Back to RSS: most RSS readers are rubbish. There is no control and determining bandwidth usage is nearly impossible.
So I wrote my own - again. My first RSS app was for CRiSP - its still there today, for web crawling and news reading in the contents page. But I wanted to avoid CRiSP and have a simple customised app - one I can run on my internet facing 24x7 machine at home, and use this for collecting RSS data from my mobile. This means stripping out the garbage in many RSS feeds, and being as minimalistic as possible. Its controlled from a rss.cfg file stored with the source file (a Perl script). In the browser, you can navigate fairly well. And it means I can grab a ton of news, and fit it into a 200kb page/download. That means I can trim my download data significantly, and possibly get to 100MB/mon instead of 500+MB/mon. And the page loads instantaneously - no images or other html things to slow page loading.
You can try it here:
http://crisp.dyndns-server.com:3000/p.html
Theres no sign up - you get what I give you and have configured my end. Theres nothing special about this page - except the need to be ultra fast, ultra compact and avoid the issue caused by all browsers being designed to render at speed and provide zero support for data allowances.

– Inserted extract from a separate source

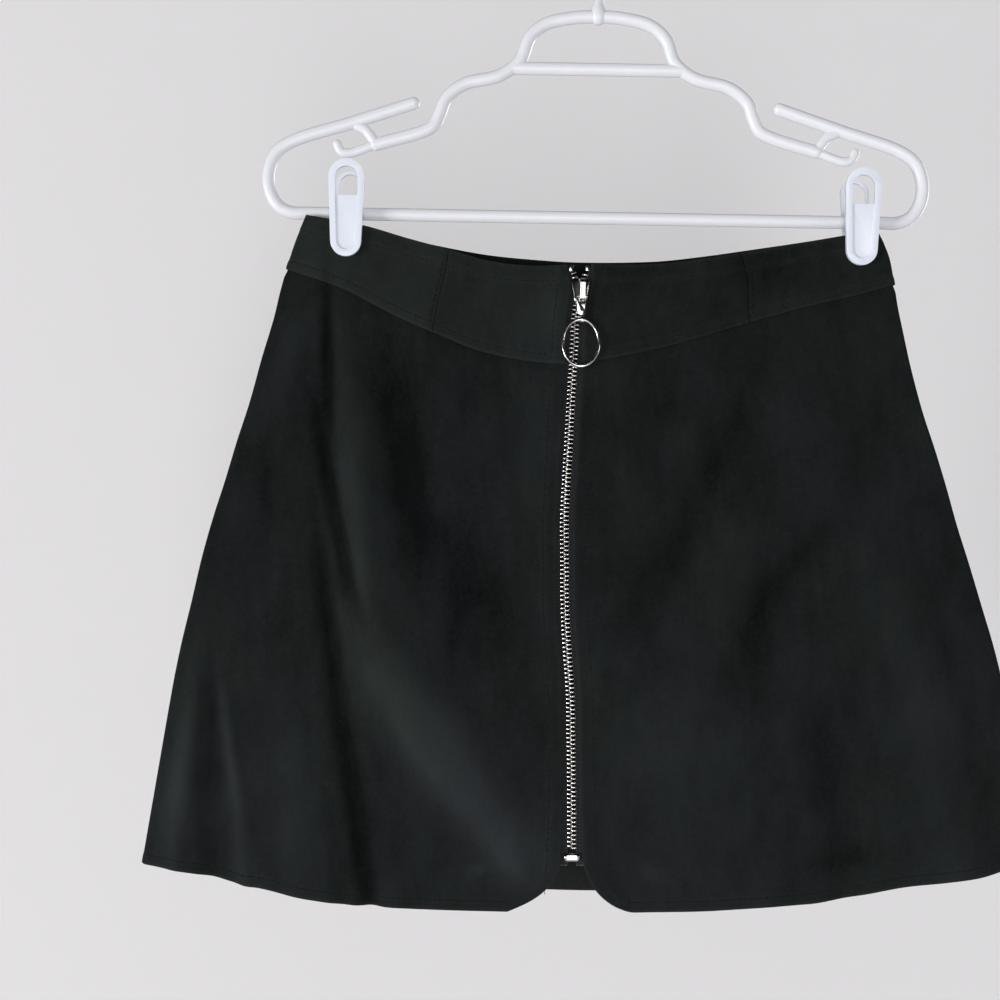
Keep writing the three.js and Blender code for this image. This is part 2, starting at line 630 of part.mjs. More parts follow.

The initial version took about 4h of effort to write. So far, the effort is around the 20h mark. It took about 3 minutes to make the RSS aggregator into a web server (about 10 lines of pure Perl). It deliberately doesnt do anything clever - other than restrict the files you can download. I may add cookies at a later date (just so that it can be cleverer about the deltas it sends you, but the 200k/page size limit means we dont have to be so clever - yet).
It could do with decent CSS support.
One thing I have yet to verify is the HTML. The web page is deliberately ill-formed HTML, which I think has the benefit that my provider cannot daisy chain adverts on to it. I will know in a few days if this is true or not, and will experiment to see how they do this. (Using a non-standard port helps; not being a properly HTML conformant page helps too).